After I shipped the headless conductor and the HTTP bridge, the rest of the day was closing the gaps that only show up once a run is actually unattended. First, Sparra had no way to call out to anything of mine while it worked, short of editing its source, so I added scriptHooks: seven lifecycle events (phase start/end, run start/end, unit start/end, and a run parking on a decision) each mapped to a shell command in config. A hook on a start event is a gate, if it fails or times out the phase, run, or unit aborts rather than pushing ahead on a bad assumption, while a hook on an end event is best-effort so a broken notification script can never take down a run that already succeeded. The env namespace is reserved and cleared between calls so nothing from one hook leaks into the next, and the same seam that fires the script hook on a parked decision now also fires a bridge dashboard event, so I did not end up building two notification paths for one moment.
Second, the bridge dashboard itself stopped scaling the moment I actually used it the way I built it for: a run kicked off from my laptop, another triggered from my phone on the train, and a browser tab that started neither. It only knew a job existed if it polled that job's own status endpoint, one request per running job per tick, so anything started elsewhere simply did not show up. I replaced that with an append-only events log on the bridge, GET /events?since=<cursor>, so one request per tick tells the dashboard everything new across every job instead of asking each one individually. The dashboard still hits the per-job endpoint for whichever run is open, since that is the only place that needs a streaming log, but discovery and status now ride the shared feed, with the poll loop reading the live cursor at apply-time so a slow, out-of-order response can never regress a job's state on screen.

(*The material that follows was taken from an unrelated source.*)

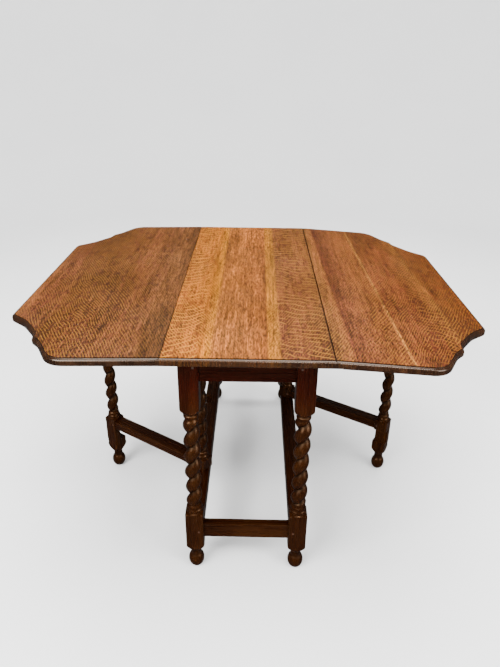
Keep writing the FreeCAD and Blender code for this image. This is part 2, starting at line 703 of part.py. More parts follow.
def frame_pegs():
    pieces = []
    for side in (-1, 1):
        for end in (-1, 1):
            for kind, rail in RAILS.items():
                for n, (along, x, y) in enumerate(peg_places(kind, side, end)):
                    pieces.append(rod(f"peg_{kind}_{SIDE_NAMES[side]}_{END_NAMES[end]}_{n}", along,
                                      f"{side} * {LEG_X} + {x}", f"{end} * {LEG_Y} + {y}",
                                      f"{rail['low']} + {rail['high']} / 2", "peg_radius",
                                      "peg_long"))
    node(group("frame_peg_group", *pieces), "frame_pegs")


# Glue blocks stand in the angle between an apron and the centre board: (name, side, end).
GLUE_BLOCKS = [("left_front", -1, -1), ("left_back", -1, 1), ("right_front", 1, -1),
               ("right_back", 1, 1), ("front", 0, -1), ("back", 0, 1)]


def glue_block_place(side, end):
    """Middle of a glue block in plan, against the inner face of its apron."""
    if side:
        return (f"{side} * ({LEG_X} - side_apron_thick / 2 - glue_block / 2)",
                f"{end} * ({LEG_Y} - leg_square / 2 - glue_block_long)")
    inner = f"({LEG_Y} + {end_rail_inset('apron')} - apron_thick / 2 - glue_block / 2)"
    return "0", f"{end} * {inner}"


def glue_block_points():
    """The same places as numbers, for the screws up through the blocks."""
    apron_y = leg_y + size("leg_square") / 2 - size("apron_setback") - size("apron_thick")
    points = []
    for name, side, end in GLUE_BLOCKS:
        if side:
            x = side * (leg_x - size("side_apron_thick") / 2 - size("glue_block") / 2)
            y = end * (leg_y - size("leg_square") / 2 - size("glue_block_long"))
        else:
            x = 0
            y = end * (apron_y - size("glue_block") / 2)
        points.append((x, y))
    return points


def top_screw_shapes(slotted):
    """Screws that rise through the glue blocks into the centre board."""
    return screws(glue_block_points(), slotted, under - size("screw_long") / 2)


def glue_blocks():
    for n, (name, side, end) in enumerate(GLUE_BLOCKS):
        x, y = glue_block_place(side, end)
        long_x, long_y = ("glue_block", "glue_block_long") if side else ("glue_block_long", "glue_block")
        body = block(f"glue_{name}_body", x, y, f"{UNDER} - glue_block", long_x, long_y, "glue_block")
        bore = rod(f"glue_{name}_bore", "z", x, y, f"{UNDER} - glue_block - 1", "screw_head",
                   "glue_block + 1 - screw_long / 2")
        hole = made(f"glue_{name}_hole", screws([glue_block_points()[n]], False,
                                                under - size("screw_long") / 2))
        node(cut(f"glue_{name}_cut", body, bore, hole), f"glue_block_{name}")
    node(made("top_screw_group", top_screw_shapes(True)), "top_screws")


# ---------------------------------------------------------------- the gates
def gate_levels():
    """Underside of the lower and of the upper gate rail."""
    return {"lower": f"({STRETCHER_TOP} + gate_rail_gap)",
            "upper": f"({APRON_LOW} - gate_rail_gap - gate_rail_high)"}


def gate_leg_top(side):
    """The gate leg stops just under the leaf where its outermost corner stands when open."""
    swing = math.radians(size("gate_swing"))
    droop = math.radians(size("droop_left") if side < 0 else size("droop_right"))
    half = size("gate_square") / 2 * (math.sin(swing) + math.cos(swing))
    out = leg_x + size("gate_reach") * math.sin(swing) + half - hinge_x
    return under - out * math.tan(droop) - size("leaf_seat_gap")


def gate_mortises(name, towards):
    """Mortises for both gate rails, and the bores for their pegs."""
    tools = []
    for level, low in gate_levels().items():
        deep = "(gate_square / 2 - gate_tenon / 2)"
        tools.append(block(f"{name}_{level}_mortise", 0, f"{towards} * {deep}",
                           f"{low} + gate_tenon_step - joint_gap", "tenon_thick + 2 * joint_gap",
                           "gate_tenon + joint_gap", "gate_rail_high - 2 * gate_tenon_step + 2 * joint_gap"))
        tools.append(rod(f"{name}_{level}_peg_bore", "x", "-gate_square", f"{towards} * {deep}",
                         f"{low} + gate_rail_high / 2", "peg_radius", "2 * gate_square"))
    return tools


def gate_leg(side):
    name = f"gate_leg_{SIDE_NAMES[side]}"
    top = gate_leg_top(side)
    blank = turned_leg(name, size("gate_square"), top, top)
    half = "(gate_square / 2 + halving_gap / 2 + 1)"
    x = f"{-side} * ({half} / 2 - halving_gap / 2)"
    tools = [block(f"{name}_stretcher_halving", x, 0, "stretcher_low - halving_gap", half,
                   "gate_square + 2", "stretcher_high + 2 * halving_gap"),
             block(f"{name}_apron_halving", x, 0, f"{APRON_LOW} - halving_gap", half,
                   "gate_square + 2", "apron_high + halving_gap + 1")]
    tools += gate_mortises(name, side)
    place = moved(side * leg_x, side * (size("pivot_offset") - size("gate_reach")))
    node(cut(f"{name}_cut", blank, *tools), name, gate_turn(side).multiply(place))


def gate_post(side):
    """The inner post of the gate, which turns on a pin at each end."""
    name = f"gate_post_{SIDE_NAMES[side]}"
    square = size("gate_square")
    stretcher_top = size("stretcher_low") + size("stretcher_high")
    low = stretcher_top + size("post_gap")
    high = under - size("apron_high") - size("post_gap")
    shaft, twist_low, twist_high = shaft_points(square, size("block_high"), size("top_block_low"))
    wide = square * CORNER_SHARE
    lathe = made(f"{name}_turning", turning([(0, low), (wide, low)] + shaft + [(wide, high), (0, high)]))
    stock = block(f"{name}_stock", 0, 0, 0, "gate_square", "gate_square", UNDER)
    crest = size("twist_radius") * square / size("leg_square")
    rope = made(f"{name}_twist", twist(twist_low, twist_high, crest, 0))
    low_pin = rod(f"{name}_low_pin", "z", 0, 0, f"{STRETCHER_TOP} - pin_long + 1", "pin_radius",
                  "pin_long + post_gap")
    high_pin = rod(f"{name}_high_pin", "z", 0, 0, f"{APRON_LOW} - post_gap - 1", "pin_radius",
                   "pin_long + post_gap")
    blank = joined(f"{name}_blank", shared(f"{name}_trimmed", stock, lathe), rope, low_pin, high_pin)
    place = moved(side * leg_x, side * size("pivot_offset"))
    node(cut(f"{name}_cut", blank, *gate_mortises(name, -side)), name, gate_turn(side).multiply(place))


def gate_rail(side, level):
    name = f"gate_rail_{SIDE_NAMES[side]}_{level}"
    low = gate_levels()[level]
    x = f"{side} * {LEG_X}"
    y = f"{side} * (pivot_offset - gate_reach / 2)"
    body = block(f"{name}_body", x, y, low, "gate_rail_thick", "gate_reach - gate_square",
                 "gate_rail_high")
    tenon = block(f"{name}_tenons", x, y, f"{low} + gate_tenon_step", "tenon_thick",
                  "gate_reach - gate_square + 2 * gate_tenon - joint_gap",
                  "gate_rail_high - 2 * gate_tenon_step")
    pegs = [rod(f"{name}_peg_{n}", "x", f"{x} - gate_square",
                f"{y} + {way} * (gate_reach - gate_square + gate_tenon) / 2",
                f"{low} + gate_rail_high / 2", "peg_radius", "2 * gate_square")
            for n, way in enumerate((-1, 1))]
    node(cut(f"{name}_cut", joined(f"{name}_blank", body, tenon), *pegs), name, gate_turn(side))


def gate_pegs(side):
    pieces = []
    for level, low in gate_levels().items():
        for n, way in enumerate((-1, 1)):
            y = f"{side} * (pivot_offset - gate_reach / 2)"
            pieces.append(rod(f"gate_peg_{SIDE_NAMES[side]}_{level}_{n}", "x",
                              f"{side} * {LEG_X} - gate_square / 2",
                              f"{y} + {way} * (gate_reach - gate_square + gate_tenon) / 2",
                              f"{low} + gate_rail_high / 2", "peg_radius", "gate_square"))
    node(group(f"gate_peg_group_{SIDE_NAMES[side]}", *pieces), f"gate_pegs_{SIDE_NAMES[side]}",
         gate_turn(side))


# ---------------------------------------------------------------- assembly
centre_board()
for end in (-1, 1):
    for side in (-1, 1):
        frame_leg(side, end)
for kind in RAILS:
    for sign in (-1, 1):
        end_rail(kind, sign)
        side_rail(kind, sign)
frame_pegs()
glue_blocks()
for side in (-1, 1):
    leaf(side)
    for number in range(3):
        hinge_plate(side, number, -1)
        hinge_plate(side, number, 1)
        hinge_pin(side, number)
    gate_leg(side)
    gate_post(side)
    for level in gate_levels():
        gate_rail(side, level)
    gate_pegs(side)
table_screws = [place for side in (-1, 1) for place in screw_places(side, -1)]
node(made("table_screw_group", screws(table_screws, True)), "hinge_table_screws")

# ---------------------------------------------------------------- checks and export
doc.recompute()
for item in doc.Objects:
    if "Invalid" in item.State or "Error" in item.State:
        raise RuntimeError(f"{item.Label} did not build: {item.State}")
for item in NODES:
    if item.Shape.isNull() or not item.Shape.isValid():
        raise RuntimeError(f"{item.Label} has no valid shape")
os.makedirs("parts", exist_ok=True)
for item in NODES:
    item.Shape.exportStep(f"parts/{item.Label}.step")
    print(f"{item.Label}: {len(item.Shape.Solids)} solid(s), {item.Shape.Volume / 1000:.1f} cm3")
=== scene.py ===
# %% [markdown]
# # A gateleg table in oak
#
# A gateleg table has a narrow fixed frame, and a gate on each side that swings out to hold up a
# leaf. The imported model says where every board, leg and rail is and how it moves. This lesson
# leaves those places alone and gives the pieces their looks: carved twists, softened arrises,
# waxed oak with its ray flecks, and worn polish.

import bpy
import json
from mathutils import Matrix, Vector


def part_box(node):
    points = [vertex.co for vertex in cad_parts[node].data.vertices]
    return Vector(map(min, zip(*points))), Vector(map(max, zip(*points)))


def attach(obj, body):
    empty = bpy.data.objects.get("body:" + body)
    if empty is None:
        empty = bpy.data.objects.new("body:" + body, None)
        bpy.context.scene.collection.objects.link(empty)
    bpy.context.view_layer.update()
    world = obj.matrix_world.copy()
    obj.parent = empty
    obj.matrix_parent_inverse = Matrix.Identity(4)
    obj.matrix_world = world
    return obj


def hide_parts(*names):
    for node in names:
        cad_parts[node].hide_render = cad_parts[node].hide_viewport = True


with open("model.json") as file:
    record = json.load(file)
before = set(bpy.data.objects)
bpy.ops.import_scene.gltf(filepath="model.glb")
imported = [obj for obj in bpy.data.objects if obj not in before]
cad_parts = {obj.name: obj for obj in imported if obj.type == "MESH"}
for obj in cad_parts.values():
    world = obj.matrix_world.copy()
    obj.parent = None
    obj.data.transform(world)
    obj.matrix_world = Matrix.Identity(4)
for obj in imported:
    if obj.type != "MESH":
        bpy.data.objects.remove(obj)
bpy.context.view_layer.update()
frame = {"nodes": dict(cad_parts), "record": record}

import json
import math

import bpy
import numpy as np
from mathutils import Matrix, Vector

# %% [markdown]
# ## The camera
#
# The table is seen from in front and a good way above, at about the eye level of somebody who
# stands in front of it. The eye is turned a little to one side and held a little out of level.
# The matrix is built from three axes at right angles: right, up and back.

# %% Stand the camera in front of the table
EYE = Vector((0.0141, -1.6416, 1.3488))
YAW = math.radians(-0.453)
PITCH = math.radians(26.40)
ROLL = math.radians(0.661)
LENS = 30.52

ahead = Vector((math.sin(YAW) * math.cos(PITCH), math.cos(YAW) * math.cos(PITCH), -math.sin(PITCH)))
level = Vector((math.cos(YAW), -math.sin(YAW), 0.0))
lift = level.cross(ahead)
right = math.cos(ROLL) * level + math.sin(ROLL) * lift
up = -math.sin(ROLL) * level + math.cos(ROLL) * lift
camera = bpy.data.objects.new("camera", bpy.data.cameras.new("camera"))
camera.data.lens = LENS
camera.data.clip_end = 60.0
camera.matrix_world = Matrix((right, up, -ahead)).transposed().to_4x4()
camera.location = EYE
bpy.context.scene.collection.objects.link(camera)
bpy.context.scene.camera = camera
print("camera", [round(value, 3) for value in camera.location])

# %% [markdown]
# ## Surfaces from arrays
#
# Every new piece is a grid of points: one parameter runs along it, the other round it. The
# points are worked out as whole arrays and handed to the mesh at once. One helper makes an object
# from points and faces, and a second joins rows of points with four-sided faces and closes each
# end with one flat face.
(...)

The last gap was smaller but easy to miss: the cross-model evaluator that grades generated code against its contract would occasionally hit its own turn or budget cap mid-thought and get killed before returning parseable JSON, and the loop had no way to tell that apart from an honest failed review, so it counted both as a hard fail. I gave the evaluator the same recovery already in place for the writer role, one more turn, text-only, capped tight enough that it cannot run the clock out twice, asking for nothing but the verdict in the expected shape. Only if that second, narrower attempt still comes back unparseable does it count as a real fail. None of these three problems mattered while I was watching the terminal by hand. They only surfaced once I started actually trusting Sparra to run without me in the room, which was the entire point of building the headless conductor in the first place.